Every field either refers a different type if it's defined with multiple: true and type: TYPE_NAME, or contains inline definition. Inline fields are used most often and their definition is flexible enough to cover majority of use-cases.

{
    "root": "main",
    "types": {
        "main": {
            "fields": {
                "inline_field": {"default": 42},
                "sub_type": {"multiple": true, "type": "secondary"}
            }
        },
        "secondary": {}
    }
}

Type-level settings

These settings are placed directly on the type object, not inside a field definition.

drop_unknown_fields

When true, any field present in the data but not listed in the type's fields, pre-fields, or post-fields is removed from the output. This turns the type definition into a whitelist — only explicitly declared fields survive.

{
    "root": "Dataset",
    "types": {
        "Dataset": {
            "drop_unknown_fields": true,
            "fields": {
                "title": {},
                "notes": {}
            }
        }
    }
}

Given input {"title": "T", "notes": "N", "internal_id": 42}, the result will be {"title": "T", "notes": "N"}internal_id is dropped.
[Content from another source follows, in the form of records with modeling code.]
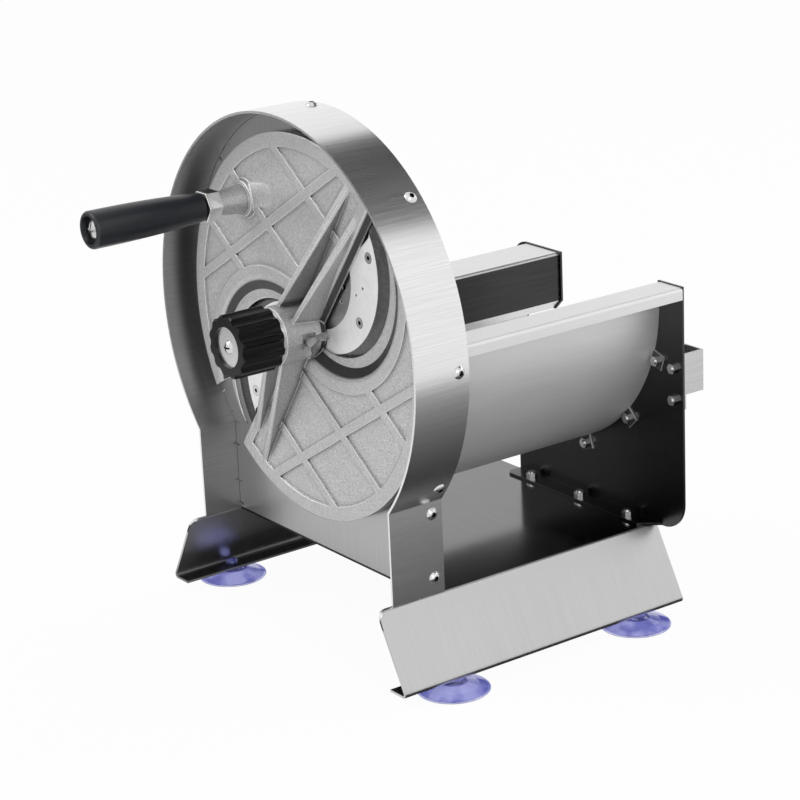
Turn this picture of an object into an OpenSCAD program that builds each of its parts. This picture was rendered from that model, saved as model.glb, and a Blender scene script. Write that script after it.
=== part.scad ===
// Hand crank vegetable slicer.
// X is to the right, Y runs back along the spindle, Z is up, in millimetres.
// The origin lies on the table, in the middle plane, at the front panel's front face.
// Names that end in _f are distances forward of that face, and so run along -Y.

/* [Spindle height] */
// Height of the spindle's axis above the table
axis_z = 200; // [192:1:215]

/* [Base] */
// Height of the deck's top above the table
deck_z = 54.7; // [48:0.1:62]
// Half of the deck's width
deck_half_w = 103.3; // [98:0.1:110]
// Half of the width over the splayed flanges
foot_half_w = 129.2; // [124:0.1:136]
// Width of the lip along the foot of each flange
lip_w = 16.8; // [14:0.1:20]
// How far the flanges reach in front of the panel
base_front_f = 38; // [30:1:45]
// Depth from the panel's front face to the rear plate's back
body_d = 179.5; // [165:0.5:195]
// Thickness of the base sheet
base_t = 1.5; // [1:0.1:2]
// Outer radius of the base's bends
base_bend_r = 2.5; // [2.2:0.1:4]
// Radius of the flanges' front top corners
base_corner_r = 7; // [3:0.5:10]

/* [Suction cups] */
// Height that the cups hold the base above the table
cup_h = 7.2; // [6:0.1:9]
// Radius of a cup's rim
cup_r = 22.5; // [19:0.5:24]
// Place of the front cups behind the panel's front face
cup_front_y = 2; // [0:0.5:8]
// Place of the rear cups behind the panel's front face
cup_rear_y = 145.5; // [138:0.5:150]
// Radius of the stem that goes through the lip
cup_stem_r = 2.6; // [2:0.1:3]
// Radius of the mushroom head above the lip
cup_head_r = 3.9; // [3.4:0.1:4]

/* [Hoop and front panel] */
// Outer radius of the hoop
hoop_r = 135; // [133:0.5:138]
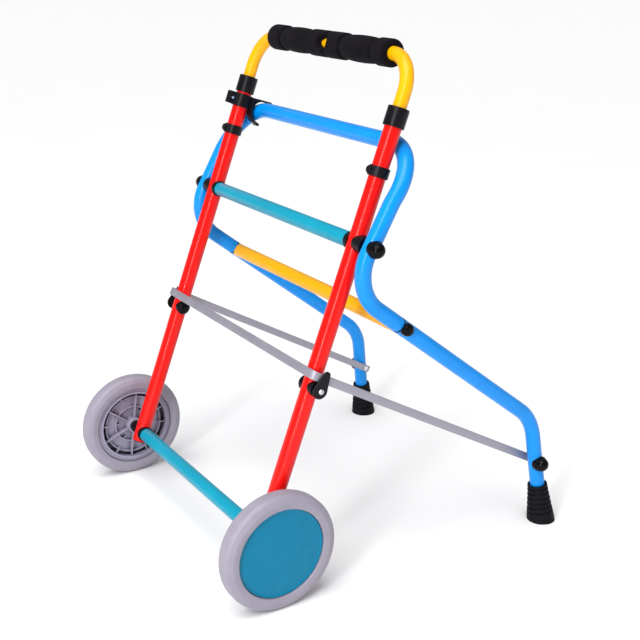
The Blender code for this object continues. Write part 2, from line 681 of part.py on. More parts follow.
def leg_joint(side, sign, space):
    """The plastic sleeve inside a bow's end and a leg's end, and the bolt into the rear crossbar."""
    x = sign * REAR_X
    inside = REAR_BORE - 2 * GAP
    half = 22 * MM
    lip = 1 * MM
    profile = [(5.5 * MM, -half), (inside, -half), (inside, GAP), (REAR_RADIUS + 0.2 * MM, GAP),
               (REAR_RADIUS + 0.2 * MM, GAP + 2 * lip - 0.2 * MM), (inside, GAP + 2 * lip - 0.2 * MM), (inside, half),
               (5.5 * MM, half)]
    body = as_object(f"leg_joint_sleeve_{side}", turned(profile, 12, Vector((x, SEAM.y, SEAM.z)), DIAGONAL), BLACK)
    bolt = side_point(JOINT_BOLT)
    drill_along_x(body, 2.5 * MM + GAP, bolt, x - 14 * MM, x + 14 * MM, "hole")
    head_in = REAR_X + 6 * MM
    head_out = REAR_X + REAR_RADIUS + 2 * MM
    head = 8 * MM
    profile = [(0, head_in), (head, head_in), (head, head_out), (6.8 * MM, head_out + 3 * MM),
               (4 * MM, head_out + 4.6 * MM), (0, head_out + 5 * MM)]
    made = as_object(f"leg_joint_bolt_{side}", turned(profile, 14, bolt, ALONG_X * sign), BLACK)
    cut(made, space)
    shank = rod(2.5 * MM, bolt + ALONG_X * sign * 182 * MM, bolt + ALONG_X * sign * (head_out + MM), 12)
    join(made, as_object(f"leg_joint_bolt_{side}_shank", shank))


def rear_crossbar(spaces):
    body = crossbar("rear_crossbar", side_point(JOINT_BOLT), REAR_X - 7 * MM, YELLOW, 26 * MM)
    for side in SIDES:
        cut(body, spaces[side])


def brace_pin(side, sign, space):
    """The pin that hinges an arm of the brace on a leg, and its cap."""
    centre = side_point(BRACE_PIN)
    tube_x = leg_centre(centre.z).x
    arm_inside = BRACE_REAR_X - BRACE_THICKNESS / 2 - 0.5 * MM
    profile = [(0, arm_inside - 1.3 * MM), (3.6 * MM, arm_inside - 1.3 * MM), (4 * MM, arm_inside - 0.4 * MM),
               (BOLT_RADIUS, arm_inside - 0.4 * MM), (BOLT_RADIUS, tube_x + 14 * MM), (0, tube_x + 14 * MM)]
    as_object(f"brace_pin_{side}", turned(profile, 12, centre, ALONG_X * sign), STEEL)
    dome_cap(f"brace_pin_cap_{side}", sign, centre, tube_x, tube_x + 15 * MM, space)


def foot_tip(side, sign):
    """A ribbed rubber tip with a blind bore, cut flat on the floor."""
    foot = mirrored(leg_centre(0), sign)
    axis = (mirrored(leg_centre(0.1), sign) - foot).normalized()
    below = 8 * MM
    growth = (FOOT_BASE_RADIUS - FOOT_TOP_RADIUS) / FOOT_LENGTH
    bore = REAR_RADIUS + GAP
    floor = 12 * MM
    profile = [(0, -below), (FOOT_BASE_RADIUS + growth * below, -below), (FOOT_BASE_RADIUS - 5 * growth * MM, 5 * MM),
               (FOOT_TOP_RADIUS, FOOT_LENGTH), (bore, FOOT_LENGTH), (bore, floor), (0, floor)]
    bm = turned(profile, 20, foot, axis)
    below_floor = bmesh.ops.bisect_plane(bm, geom=bm.verts[:] + bm.edges[:] + bm.faces[:], plane_co=(0, 0, 0),
                                         plane_no=(0, 0, -1), clear_outer=True)
    rim = [part for part in below_floor["geom_cut"] if isinstance(part, bmesh.types.BMEdge)]
    bmesh.ops.contextual_create(bm, geom=rim)
    as_object(f"foot_tip_{side}", bm, RUBBER)


# ---------------------------------------------------------------- assembly

def main():
    clear_scene()
    upright_spaces = {side: upright_cutter(f"upright_space_{side}", sign) for side, sign in SIDES.items()}
    diagonal_spaces = {side: diagonal_space(f"diagonal_space_{side}", sign) for side, sign in SIDES.items()}
    front_crossbars(upright_spaces)
    axle()
    handle()
    latch(upright_spaces["left"])
    brace()
    rear_bow()
    rear_crossbar(diagonal_spaces)
    for side, sign in SIDES.items():
        upright(side, sign)
        upright_plug(side, sign)
        pivot_pieces(side, sign, upright_spaces[side], bow_space(f"bow_space_{side}", sign))
        wheel(side, sign)
        grip(side, sign)
        collar(side, sign)
        height_clip(side, sign)
        bracket(side, sign, upright_spaces[side])
        leg(side, sign)
        leg_joint(side, sign, diagonal_spaces[side])
        brace_pin(side, sign, leg_space(f"leg_space_{side}", sign))
        foot_tip(side, sign)


main()
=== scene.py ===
"""Looks of the folding wheeled walking frame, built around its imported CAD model.

Metres, in the frame's own axes: the wheels are at the front, -Y, the rubber feet at the back,
and X runs across. Places start from the frame's joints and boxes, and the sizes below are the
CAD model's. Every CAD node that shows gets a fine piece that stands for it and rides on its body.
"""
import json
import math

import bmesh
import bpy
from mathutils import Matrix, Vector
from mathutils.geometry import intersect_line_line


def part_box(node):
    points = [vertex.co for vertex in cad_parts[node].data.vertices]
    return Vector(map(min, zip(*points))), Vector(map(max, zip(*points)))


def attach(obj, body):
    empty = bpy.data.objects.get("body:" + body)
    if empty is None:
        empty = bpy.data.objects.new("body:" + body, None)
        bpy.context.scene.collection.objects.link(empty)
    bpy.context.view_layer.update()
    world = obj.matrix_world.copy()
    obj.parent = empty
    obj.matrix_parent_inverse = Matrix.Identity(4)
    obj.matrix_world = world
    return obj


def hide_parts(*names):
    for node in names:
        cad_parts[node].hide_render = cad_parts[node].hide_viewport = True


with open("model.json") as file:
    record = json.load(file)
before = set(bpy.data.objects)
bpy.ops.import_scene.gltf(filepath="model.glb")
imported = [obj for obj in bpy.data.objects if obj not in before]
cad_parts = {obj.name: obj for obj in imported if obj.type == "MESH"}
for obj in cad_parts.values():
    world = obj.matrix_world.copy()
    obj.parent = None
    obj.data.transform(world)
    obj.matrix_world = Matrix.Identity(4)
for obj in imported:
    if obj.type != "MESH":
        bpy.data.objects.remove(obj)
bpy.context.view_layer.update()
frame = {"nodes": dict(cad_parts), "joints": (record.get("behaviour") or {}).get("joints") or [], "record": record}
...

pre-fields and post-fields

Besides fields, a type can also declare pre-fields and post-fields. All three groups use the same field definition syntax. The processing order is always:

  1. pre-fields
  2. fields
  3. post-fields

Within each group, fields are sorted by their weight attribute (ascending, default 0). This is useful when one field depends on another being fully processed first — for example, a replace_from field needs its source to be resolved before it runs.

{
    "root": "Dataset",
    "types": {
        "Dataset": {
            "pre-fields": {
                "title": {"validators": ["tsm_to_lowercase"]}
            },
            "fields": {
                "name": {"replace_from": "title"}
            },
            "post-fields": {
                "name": {"validators": ["tsm_name_validator"]}
            }
        }
    }
}

Field attributes

Here's the full list of attributes that can be used in a field definition:

Attribute Description
map New name of the field in the output
validators List of transmutators applied to the field value
remove When true, removes the field from the data entirely
default Fallback value used only when the field is missing or empty
default_from Name(s) of other field(s) used as source of default value
value Static value that unconditionally replaces any existing value
replace_from Name(s) of other field(s) whose value unconditionally replaces this field's value
inherit_mode How multiple replace_from/default_from sources are merged (see below)
validate_missing When true, runs validators even if the field is absent from the data
weight Integer controlling processing order within a field group (default: 0)
update When true, merges value into the existing field value instead of replacing it

inherit_mode

Applies when replace_from or default_from is given a list of field names. Controls how values from multiple source fields are combined:

  • combine (default) — all source field values are combined into a single list. Scalar values are wrapped in a list; list values are flattened in.
  • first-filled — the first non-empty source field value is used as-is.
{
    "tags": {
        "replace_from": ["topic", "subject"],
        "inherit_mode": "combine"
    },
    "license": {
        "default_from": ["license_url", "license_title"],
        "inherit_mode": "first-filled"
    }
}

Field value precedence

When multiple value-setting attributes are present on a field, they are applied in this fixed order:

  1. default_from — copies a value from another field, but only if the current field is empty.
  2. replace_from — copies a value from another field unconditionally.
  3. default — sets a fallback value, but only if the field is still empty after steps 1–2.
  4. value — sets a static value unconditionally. This always wins, overriding anything set by the steps above.
  5. validators — run on whatever value survived steps 1–4.

Warning

value always wins. Setting both value and replace_from on the same field means replace_from is effectively ignored — the static value will always overwrite it. If you need a conditional fallback, use the default argument of tsm_mapper instead of the field-level value.